Lovely cake shapes and the thought of espresso caramels is almost most than I can take! Great job!!

Lori said...

chrismacd1- you can always make the caramels, they make excellent gifts.

kat- thank you.

renee- the fleur de sel was yummy on it.

aran- thank you

beth- I sure did enjoy them.

rosas yummy yums- thank you.

vibi- thank you.

culinography- thank you.

christine- thank you

jude- I do think so!

clumbsy cookie- next time I will add more espresso but it did give them a richness.

blonde duck- thank you.

giz- I wasnt going to make them but I am glad I did.

cookie pie- thank you

gretchen- thank you.

Astra Libris said...

Oh my goodness, look at your espresso caramels! Perfection! Mmmm, and your cake looks so scrumptious too...

linda said...

Love that you made rectangular cakelets. Espresso caramels sound delicious, yum!

maybelle's mom said...

The caramels look wonderful. wished I made them.

Tracy said...

Both treats look delish!
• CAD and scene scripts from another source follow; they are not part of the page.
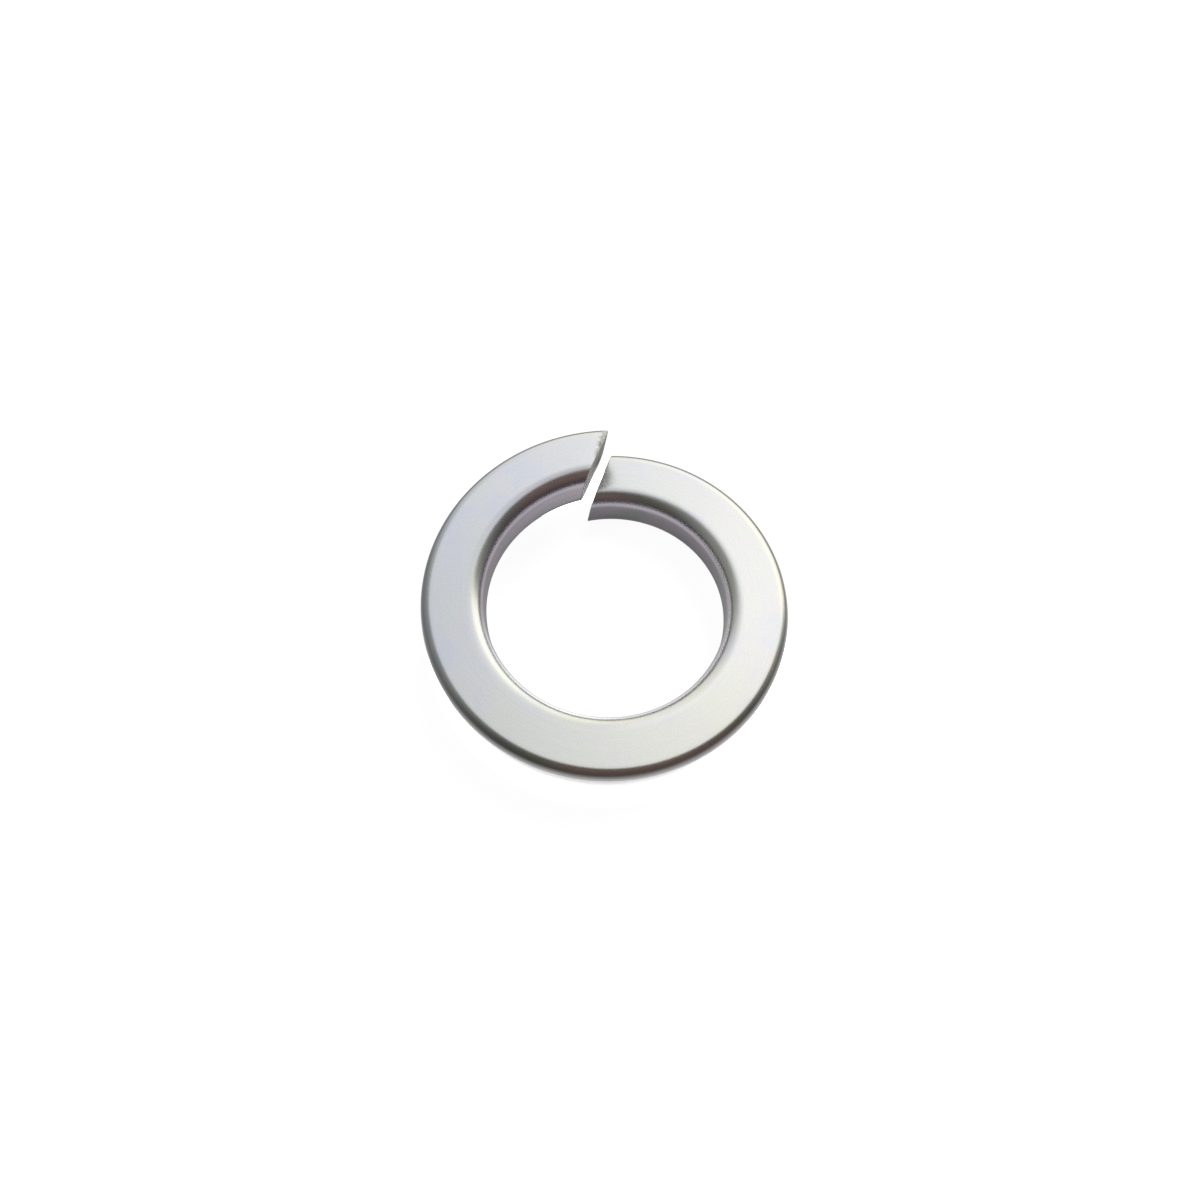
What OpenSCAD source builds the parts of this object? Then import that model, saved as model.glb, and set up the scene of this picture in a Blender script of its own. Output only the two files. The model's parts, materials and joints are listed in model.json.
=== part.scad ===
// Spring lock washer: one left-hand turn of rectangular spring wire, cut through
// on a slant so that one end stands proud of the other.
// Millimetres. The bore runs along Z and the low end's underside touches z = 0.
// The split is at +Y; seen from above, the turn climbs clockwise away from it.

/* [Bore] */
// Diameter of the hole that the bolt passes through
bore_d = 31.2; // [26:0.1:38]

/* [Wire section] */
// Width of the wire, from the bore to the outside
section_w = 7.8; // [7:0.1:10]
// Thickness of the wire
section_t = 6.9; // [5.6:0.1:8]
// Radius of the two corners at the bore
bore_corner = 2.1; // [0.8:0.1:2.5]
// Radius of the two corners at the outside
outer_corner = 1.4; // [0.6:0.1:2]

/* [Turn] */
// Height of the unloaded washer over its two ends
free_h = 13.1; // [12.5:0.1:16]

/* [Split] */
// Width of the split at the outside, square to the low end's face
gap_w = 1.2; // [0.8:0.05:2]
// How much wider the split is at the bore
gap_flare = 0.2; // [0:0.05:1]
// Turn of the cut away from a true radius, seen from above
cut_slant = 23; // [5:1:30]
// Lean of the cut away from upright
cut_lean = 8; // [0:1:12]
// Width that the blade rolled over at the high end's outer corner
roll_w = 0.9; // [0.3:0.1:1.5]
// Slope of the rolled-over strip below the top face
roll_slope = 38; // [25:1:55]

/* [Hidden] */
bore_r = bore_d / 2;
outer_r = bore_r + section_w;
mid_r = bore_r + section_w / 2;
mid_z = free_h / 2;
flat_in_r = bore_r + bore_corner;
flat_out_r = outer_r - outer_corner;

// angular steps of the turn, and of one rounded corner
turn_steps = 90;
corner_steps = 5;
// the swept wire stands this far proud of both walls before they are turned true
wall_over = 0.3;
// a corner's arc runs past its wall by this share of its radius, so that the wall
// crosses the last chord of the arc in its middle
arc_past_wall = (1 - cos(90 / corner_steps)) / 2;
round_fn = 180;
// the bore and the outside are turned over this height, past both ends of the turn
turned_h = free_h * 3;

// Angle, clockwise from +Y, where a plane parallel to the cut crosses radius r at
// height z. The plane is set off by off from the middle of the split.
function cut_phi(r, z, off) =
    cut_slant + asin((off / cos(cut_lean) - mid_r * sin(cut_slant) + (z - mid_z) * tan(cut_lean)) / r);

// Place of the two ends' faces at radius r, off the middle of the split
low_side = gap_w / 2;
function high_side(r) = -gap_w / 2 - gap_flare * (outer_r - r) / section_w;

// Width of the rolled edge at radius r, from nothing where the top face starts
function rolled(r) = roll_w * (r - flat_in_r) / (outer_r - flat_in_r);

// The turn's lowest point is on the low end's underside beside the bore corner, and
// its highest is on the high end's top face, where the rolled edge meets the outer corner.
phi_low = cut_phi(flat_in_r, 0, low_side);
phi_high = 360 + cut_phi(flat_out_r, free_h, high_side(flat_out_r) - rolled(flat_out_r));
rise_per_degree = (free_h - section_t) / (phi_high - phi_low);

// Wire section as [radius, height] points, clockwise from the top face's outer edge.
// Each corner's arc ends a little past its wall, and the overhang runs on from there.
function corner(r, z, rad, from) =
    [for (k = [0:corner_steps]) [r, z] + rad * [cos(from - 90 * k / corner_steps),
                                               sin(from - 90 * k / corner_steps)]];

outer_arc = outer_corner / (1 - arc_past_wall);
bore_arc = bore_corner / (1 - arc_past_wall);
outer_side = outer_r + outer_arc * arc_past_wall;
bore_side = bore_r - bore_arc * arc_past_wall;

section_points = concat(
    corner(outer_side - outer_arc, section_t - outer_arc, outer_arc, 90),
    [[outer_side + wall_over, section_t - outer_arc], [outer_side + wall_over, outer_arc]],
    corner(outer_side - outer_arc, outer_arc, outer_arc, 0),
    corner(bore_side + bore_arc, bore_arc, bore_arc, -90),
    [[bore_side - wall_over, bore_arc], [bore_side - wall_over, section_t - bore_arc]],
    corner(bore_side + bore_arc, section_t - bore_arc, bore_arc, 180)
);

// Angle of a section point at step i. Both raw ends lie in the middle of the split,
// and the blade then takes them back to their faces.
function step_phi(p, i) =
    let (low = cut_phi(p[0], p[1], 0))
    let (high = 360 + cut_phi(p[0], p[1] + free_h - section_t, 0))
    low + (high - low) * i / turn_steps;

function on_turn(p, phi) =
    [p[0] * sin(phi), p[0] * cos(phi), p[1] + rise_per_degree * (phi - phi_low)];

module swept_wire() {
    n = len(section_points);
    points = [for (i = [0:turn_steps]) for (p = section_points) on_turn(p, step_phi(p, i))];
    sides = [for (i = [0:turn_steps - 1]) for (k = [0:n - 1])
        let (a = i * n + k, b = i * n + (k + 1) % n)
        each [[a, b, b + n], [a, b + n, a + n]]];
    low_cap = [for (k = [n - 1:-1:0]) k];
    high_cap = [for (k = [0:n - 1]) turn_steps * n + k];
    polyhedron(points, concat(sides, [low_cap], [high_cap]), convexity = 4);
}

// Upright frame in the middle of the split: X across it, Y outwards along it.
module at_split() {
    translate([0, mid_r, mid_z]) rotate([0, 0, -cut_slant]) children();
}

// The slot runs half a wire's width past the bore and past the outside.
module blade_slot() {
    inner_y = -section_w;
    outer_y = section_w;
    at_split()
        rotate([0, cut_lean, 0])
            linear_extrude(turned_h, center = true)
                polygon([[low_side, inner_y], [low_side, outer_y],
                         [high_side(mid_r + outer_y), outer_y],
                         [high_side(mid_r + inner_y), inner_y]]);
}

// The blade went in through the high end's top face and rolled its edge over, from
// nothing at the bore corner to roll_w at the outside.
module rolled_edge() {
    lean_x = mid_z * tan(cut_lean);
    inner_x = lean_x + high_side(flat_in_r) / cos(cut_lean);
    outer_x = lean_x + high_side(outer_r) / cos(cut_lean) - roll_w;
    inner_y = (flat_in_r - mid_r) / cos(cut_slant);
    outer_y = (outer_r - mid_r) / cos(cut_slant);
    // the block lies on the strip and hangs over each side of it
    side_over = roll_w;
    end_over = section_w / 2;
    length = outer_y - inner_y;
    at_split()
        translate([inner_x, inner_y, mid_z])
            rotate([0, 0, atan((inner_x - outer_x) / length)])
                rotate([0, roll_slope, 0])
                    translate([-side_over, -end_over, 0])
                        cube([side_over + roll_w + side_over, end_over + length + end_over, section_t]);
}

module turned(r) {
    translate([0, 0, mid_z]) cylinder(h = turned_h, r = r, center = true, $fn = round_fn);
}

module washer() {
    color([0.80, 0.81, 0.82])
        difference() {
            intersection() {
                swept_wire();
                turned(outer_r);
            }
            turned(bore_r);
            blade_slot();
            rolled_edge();
        }
}

washer();
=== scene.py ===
"""The spring lock washer dressed as bright zinc plated steel, in the part's own frame.

The wire's turn is worked out again as one smooth mesh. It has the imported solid's form, with the
sheared ends' fine relief added. Lengths are in millimetres until they go into a mesh.
"""
import json
import math

import bpy
import numpy as np
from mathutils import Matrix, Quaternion, Vector, noise


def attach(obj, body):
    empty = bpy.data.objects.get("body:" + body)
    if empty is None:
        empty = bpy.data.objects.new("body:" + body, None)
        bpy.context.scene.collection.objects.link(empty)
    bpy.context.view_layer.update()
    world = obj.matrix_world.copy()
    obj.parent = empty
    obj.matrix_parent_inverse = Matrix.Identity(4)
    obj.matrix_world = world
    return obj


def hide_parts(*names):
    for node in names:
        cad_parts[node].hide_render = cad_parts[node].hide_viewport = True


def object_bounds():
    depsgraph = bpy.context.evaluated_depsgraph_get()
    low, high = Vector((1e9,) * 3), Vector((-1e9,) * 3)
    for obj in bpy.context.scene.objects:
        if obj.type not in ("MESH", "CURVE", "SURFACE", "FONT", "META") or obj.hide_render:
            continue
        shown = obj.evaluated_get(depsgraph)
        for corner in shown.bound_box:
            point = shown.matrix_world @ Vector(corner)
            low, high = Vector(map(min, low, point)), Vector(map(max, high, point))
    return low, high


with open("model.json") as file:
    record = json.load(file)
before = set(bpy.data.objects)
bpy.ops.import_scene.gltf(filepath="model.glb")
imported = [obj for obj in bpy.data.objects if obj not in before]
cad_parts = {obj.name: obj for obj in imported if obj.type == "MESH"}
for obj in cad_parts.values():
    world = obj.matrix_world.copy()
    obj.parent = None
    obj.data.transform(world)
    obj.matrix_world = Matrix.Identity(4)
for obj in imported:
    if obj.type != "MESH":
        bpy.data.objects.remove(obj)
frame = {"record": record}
cad_low, cad_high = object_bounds()

# Driving sizes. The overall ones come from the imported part, the others repeat the solid's own.
MM = 0.001
BORE_R = next(m for m in frame["record"]["mounts"] if m["name"] == "bore")["dims"]["r_mm"]
OUTER_R = (cad_high.x - cad_low.x) / 2 / MM
FREE_H = cad_high.z / MM
SECTION_W = OUTER_R - BORE_R
SECTION_T = 6.9
BORE_CORNER = 2.1
OUTER_CORNER = 1.4
GAP_W = 1.2
GAP_FLARE = 0.2
CUT_SLANT = math.radians(23)
CUT_LEAN = math.radians(8)
ROLL_W = 0.9
ROLL_SLOPE = math.radians(38)

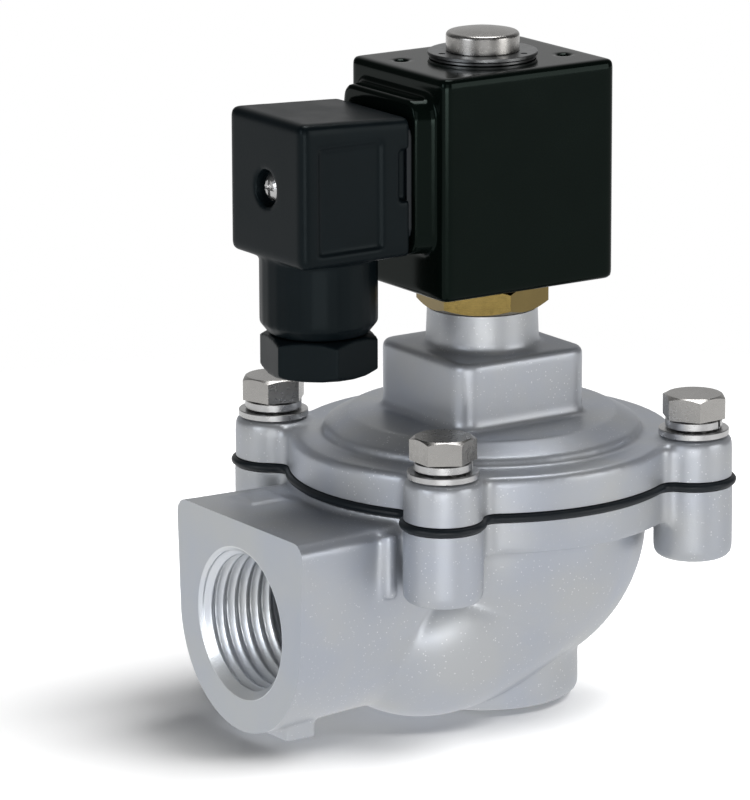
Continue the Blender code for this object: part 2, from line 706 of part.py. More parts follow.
def diaphragm_core(steel, zinc):
    top = RUBBER_Z + RUBBER_T + SEAT
    hole = RIVET_R + SLIP
    pivot = (0.0, 0.0, CORE_LOW_Z)
    upper = [(hole, top + PLATE_T), (PLATE_TOP_R - 0.8 * MM, top + PLATE_T)]
    upper += [(PLATE_TOP_R, top + PLATE_T - 0.6 * MM), (PLATE_TOP_R, top), (hole, top)]
    finish(turned("upper", upper, 24), "diaphragm_upper_plate", zinc, pivot=pivot)
    low = CORE_LOW_Z - SEAT
    lower = [(hole, low), (PLATE_LOW_R, low), (PLATE_LOW_R, low - PLATE_T + 0.6 * MM)]
    lower += [(PLATE_LOW_R - 0.8 * MM, low - PLATE_T), (hole, low - PLATE_T)]
    finish(turned("lower", lower, 20), "diaphragm_lower_plate", zinc, pivot=pivot)
    head = top + PLATE_T + SEAT
    base = low - PLATE_T - SEAT
    crown = RIVET_HEAD_R - 1.2 * MM
    rivet = [(0.0, head + RIVET_HEAD_T), (crown, head + RIVET_HEAD_T), (RIVET_HEAD_R, head + 0.6 * MM)]
    rivet += [(RIVET_HEAD_R, head), (RIVET_R, head), (RIVET_R, base), (RIVET_HEAD_R, base)]
    rivet += [(RIVET_HEAD_R, base - 0.8 * MM), (crown, base - RIVET_HEAD_T), (0.0, base - RIVET_HEAD_T)]
    finish(turned("rivet", rivet, 14), "diaphragm_rivet", steel, pivot=pivot)


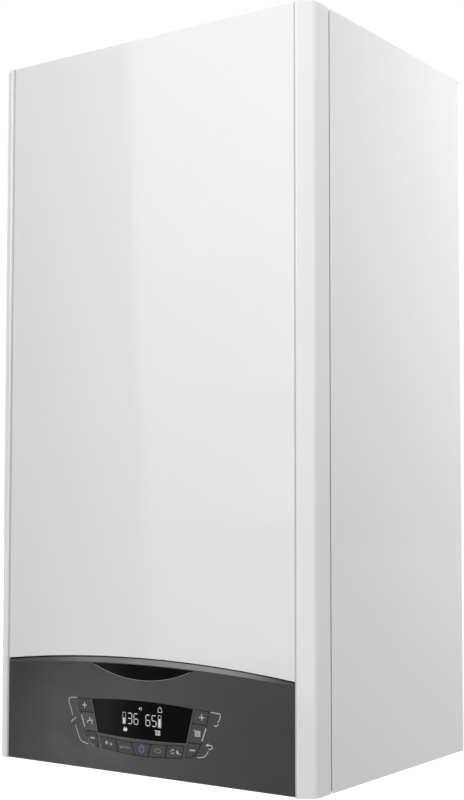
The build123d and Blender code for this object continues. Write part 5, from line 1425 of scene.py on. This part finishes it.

Great job!

Tartelette said...

I love those little cakes! Great job on the challenge Lori!!

Vera said...

The cake and the caramels look wonderful!

Dolores said...

Tastycakes! We couldn't get them in California either, so we stocked up when we visited family in Chicago.

I'm glad you and your family enjoyed our sugar celebration. Thanks for baking with us.